На этот раз Льюин лишь раздраженно посмотрел на Адель, когда увидел, как она идет по тропинке с собакой. Он тут же заметил, что в руке она держит кость, но это его не удивило. У него начало создаваться впечатление, что ее лифт не доходил до верхнего этажа, как сказал бы Дэйв, ненасытный читатель американской литературы (обычно такие высказывания относились к Дилайс).

— Это всего лишь я! — крикнула она и помахала рукой. Льюин оторвался от мотора и вежливо улыбнулся ее объяснению. Ей жутко неприятно причинять ему столько беспокойств, но если он не против, она бы подождала звонка Джеймса у него...

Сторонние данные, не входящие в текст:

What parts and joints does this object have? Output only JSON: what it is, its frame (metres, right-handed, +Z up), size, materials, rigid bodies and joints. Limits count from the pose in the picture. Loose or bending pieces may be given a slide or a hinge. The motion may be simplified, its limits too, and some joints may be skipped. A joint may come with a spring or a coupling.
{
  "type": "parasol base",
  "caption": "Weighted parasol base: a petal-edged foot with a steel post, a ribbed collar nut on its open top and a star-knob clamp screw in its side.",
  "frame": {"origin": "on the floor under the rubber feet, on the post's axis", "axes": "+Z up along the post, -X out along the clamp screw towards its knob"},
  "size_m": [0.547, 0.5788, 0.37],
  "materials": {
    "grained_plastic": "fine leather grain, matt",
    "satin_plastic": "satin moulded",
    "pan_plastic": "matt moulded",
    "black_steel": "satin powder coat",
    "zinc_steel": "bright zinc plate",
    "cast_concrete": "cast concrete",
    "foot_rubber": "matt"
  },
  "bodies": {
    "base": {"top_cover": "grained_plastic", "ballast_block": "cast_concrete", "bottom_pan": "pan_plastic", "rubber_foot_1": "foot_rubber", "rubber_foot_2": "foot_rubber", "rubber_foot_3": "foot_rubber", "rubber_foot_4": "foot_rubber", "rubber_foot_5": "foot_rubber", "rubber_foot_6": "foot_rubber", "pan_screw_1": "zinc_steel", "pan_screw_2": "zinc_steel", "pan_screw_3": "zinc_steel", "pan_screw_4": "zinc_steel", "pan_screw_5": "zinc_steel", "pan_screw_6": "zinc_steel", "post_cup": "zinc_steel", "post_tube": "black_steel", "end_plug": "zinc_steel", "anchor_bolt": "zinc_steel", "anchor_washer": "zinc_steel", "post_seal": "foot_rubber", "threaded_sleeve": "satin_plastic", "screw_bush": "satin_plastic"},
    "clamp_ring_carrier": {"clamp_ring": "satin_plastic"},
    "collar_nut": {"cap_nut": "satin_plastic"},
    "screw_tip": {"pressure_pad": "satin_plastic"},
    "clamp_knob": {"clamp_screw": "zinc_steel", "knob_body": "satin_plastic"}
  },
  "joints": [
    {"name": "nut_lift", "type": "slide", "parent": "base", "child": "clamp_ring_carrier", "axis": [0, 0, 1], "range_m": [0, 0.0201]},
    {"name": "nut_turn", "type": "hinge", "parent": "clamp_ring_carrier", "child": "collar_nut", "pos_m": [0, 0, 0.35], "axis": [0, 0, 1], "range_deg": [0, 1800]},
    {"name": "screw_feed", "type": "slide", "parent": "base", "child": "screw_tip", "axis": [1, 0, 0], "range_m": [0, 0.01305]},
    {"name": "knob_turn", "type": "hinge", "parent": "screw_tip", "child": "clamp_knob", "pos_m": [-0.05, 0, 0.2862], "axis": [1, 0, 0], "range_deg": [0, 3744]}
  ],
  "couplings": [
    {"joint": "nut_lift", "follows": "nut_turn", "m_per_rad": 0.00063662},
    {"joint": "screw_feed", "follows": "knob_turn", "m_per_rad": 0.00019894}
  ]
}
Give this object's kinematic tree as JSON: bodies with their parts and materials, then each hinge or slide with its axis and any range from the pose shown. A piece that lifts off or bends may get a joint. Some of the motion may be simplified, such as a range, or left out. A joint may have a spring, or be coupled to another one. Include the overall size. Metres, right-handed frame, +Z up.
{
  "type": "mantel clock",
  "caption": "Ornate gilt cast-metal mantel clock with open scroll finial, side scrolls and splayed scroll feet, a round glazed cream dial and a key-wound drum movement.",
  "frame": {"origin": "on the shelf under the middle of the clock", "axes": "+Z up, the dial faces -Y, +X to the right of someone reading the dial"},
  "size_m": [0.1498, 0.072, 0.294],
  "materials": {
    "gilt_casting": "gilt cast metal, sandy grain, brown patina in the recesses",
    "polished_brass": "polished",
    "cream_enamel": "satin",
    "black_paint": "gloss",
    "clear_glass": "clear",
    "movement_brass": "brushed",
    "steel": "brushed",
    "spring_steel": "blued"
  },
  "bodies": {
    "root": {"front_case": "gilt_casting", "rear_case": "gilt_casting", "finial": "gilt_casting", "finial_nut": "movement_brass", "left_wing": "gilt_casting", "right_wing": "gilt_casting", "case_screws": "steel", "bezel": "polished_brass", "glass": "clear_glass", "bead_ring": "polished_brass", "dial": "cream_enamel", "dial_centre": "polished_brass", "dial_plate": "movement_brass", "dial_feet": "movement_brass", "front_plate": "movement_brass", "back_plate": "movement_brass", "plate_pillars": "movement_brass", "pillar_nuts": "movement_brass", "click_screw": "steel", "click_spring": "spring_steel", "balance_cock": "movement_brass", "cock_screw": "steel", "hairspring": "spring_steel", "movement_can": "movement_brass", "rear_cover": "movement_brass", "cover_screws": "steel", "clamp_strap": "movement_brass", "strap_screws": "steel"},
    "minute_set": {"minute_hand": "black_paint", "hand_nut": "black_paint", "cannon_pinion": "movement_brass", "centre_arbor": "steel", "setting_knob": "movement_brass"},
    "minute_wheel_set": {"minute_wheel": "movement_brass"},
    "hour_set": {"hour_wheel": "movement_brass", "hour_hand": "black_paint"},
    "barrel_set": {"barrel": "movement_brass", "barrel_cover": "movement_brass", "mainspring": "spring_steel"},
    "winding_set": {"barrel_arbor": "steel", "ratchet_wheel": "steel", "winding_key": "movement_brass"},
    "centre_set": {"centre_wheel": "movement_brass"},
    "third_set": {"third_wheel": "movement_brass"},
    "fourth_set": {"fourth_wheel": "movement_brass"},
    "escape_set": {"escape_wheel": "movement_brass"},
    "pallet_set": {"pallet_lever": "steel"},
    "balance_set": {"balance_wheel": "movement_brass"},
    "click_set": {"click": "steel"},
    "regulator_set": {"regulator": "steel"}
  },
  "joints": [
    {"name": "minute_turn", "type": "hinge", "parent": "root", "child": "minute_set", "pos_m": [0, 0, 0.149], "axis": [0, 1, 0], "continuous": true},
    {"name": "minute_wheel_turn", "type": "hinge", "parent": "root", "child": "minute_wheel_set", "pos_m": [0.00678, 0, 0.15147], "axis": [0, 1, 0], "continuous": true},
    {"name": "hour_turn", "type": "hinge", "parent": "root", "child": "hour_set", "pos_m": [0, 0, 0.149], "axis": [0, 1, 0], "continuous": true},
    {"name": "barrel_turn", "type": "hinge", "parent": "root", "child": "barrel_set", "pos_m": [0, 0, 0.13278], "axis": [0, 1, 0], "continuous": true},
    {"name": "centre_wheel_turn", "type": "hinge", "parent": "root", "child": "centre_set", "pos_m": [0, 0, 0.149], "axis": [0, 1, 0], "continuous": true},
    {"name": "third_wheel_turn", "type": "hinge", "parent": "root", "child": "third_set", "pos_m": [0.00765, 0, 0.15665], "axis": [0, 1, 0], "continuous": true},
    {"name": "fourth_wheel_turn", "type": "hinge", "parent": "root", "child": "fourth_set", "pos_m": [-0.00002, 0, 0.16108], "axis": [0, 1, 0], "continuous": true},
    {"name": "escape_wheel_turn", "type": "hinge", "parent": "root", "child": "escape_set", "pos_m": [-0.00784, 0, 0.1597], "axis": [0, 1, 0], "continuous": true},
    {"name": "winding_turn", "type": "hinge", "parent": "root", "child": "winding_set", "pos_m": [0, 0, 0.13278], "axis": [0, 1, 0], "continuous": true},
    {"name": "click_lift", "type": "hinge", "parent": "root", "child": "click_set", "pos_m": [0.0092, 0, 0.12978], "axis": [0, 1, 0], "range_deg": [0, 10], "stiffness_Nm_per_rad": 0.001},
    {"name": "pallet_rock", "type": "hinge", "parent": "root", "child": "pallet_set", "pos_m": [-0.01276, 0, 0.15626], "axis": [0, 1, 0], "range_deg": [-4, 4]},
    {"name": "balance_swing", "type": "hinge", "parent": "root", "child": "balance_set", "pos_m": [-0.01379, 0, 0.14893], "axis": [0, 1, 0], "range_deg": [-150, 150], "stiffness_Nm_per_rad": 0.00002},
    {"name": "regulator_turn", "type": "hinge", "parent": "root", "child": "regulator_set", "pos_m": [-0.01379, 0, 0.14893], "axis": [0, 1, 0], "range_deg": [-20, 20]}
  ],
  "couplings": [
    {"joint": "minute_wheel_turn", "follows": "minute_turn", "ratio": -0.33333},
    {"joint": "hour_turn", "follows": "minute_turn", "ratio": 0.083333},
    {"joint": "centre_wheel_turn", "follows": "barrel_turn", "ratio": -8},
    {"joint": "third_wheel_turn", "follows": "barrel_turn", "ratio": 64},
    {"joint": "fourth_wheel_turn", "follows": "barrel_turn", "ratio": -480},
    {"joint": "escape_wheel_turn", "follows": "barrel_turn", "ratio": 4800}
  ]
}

— Значит, у него есть номер моего телефона, так? — спросил Льюин, подняв брови.

— О, черт! Простите. Я не знаю. Ваш номер есть в справочнике?

— Нет.

— Черт!

Будь прокляты эти нелепые подозрительные люди! Ну какого хрена его там нет! Ей так хотелось орать на него, но она сдержалась. Соседи.

Льюин вздохнул.

— Могу отвезти вас в город, если хотите. Займет не больше четверти часа.

Адель ненавидела одалживаться. Она всегда была самостоятельным человеком. Она никогда не позволяла Джеймсу делать эти дела (так она их называла) по дому: менять лампочки, открывать крышки. А теперь вот она мешает работать человеку, заставляет работать шофером. Но у нее нет выбора. Это Джеймс во всем виноват. Что его понесло вот так? Истерика. Сейчас, наверное, стоит в телефонной будке в Фишгарде и орет на оператора, требует дать ему номер, который нигде не указан. Он хоть адрес-то знает? (Она-то сама знает этот адрес, если на то пошло?)

Она согласилась, и Льюин пошел в дом смывать машинное масло с рук. Она вдруг обнаружила, что до сих пор держит в руке кость. О чем она думает, разгуливая по валлийским деревням с костью (овечьей костью, мысленно поправила она себя) в руке? Как леди Макбет? Нет, для этого не хватает крови. Овечьей крови. Она вспомнила ужас, охвативший Льюина на скотобойне. Он правда думает, что я сумасшедшая. Ему приходится возиться с сумасшедшей. От этой мысли ей стало жутко. Она опять недобрым словом помянула Джеймса. Это все из-за него. Не нужно было начинать эти раскопки. Бог знает, что еще там можно откопать.

В ее сознании всплыл рисунок Сэма; она швырнула кость в сторону, далеко, как только смогла, и кликнула Элвиса.

А потом подумала: тортилья с острым сыром и салат. Все это можно будет купить в городе. И гуакомоль. И экзотический салат из фруктов.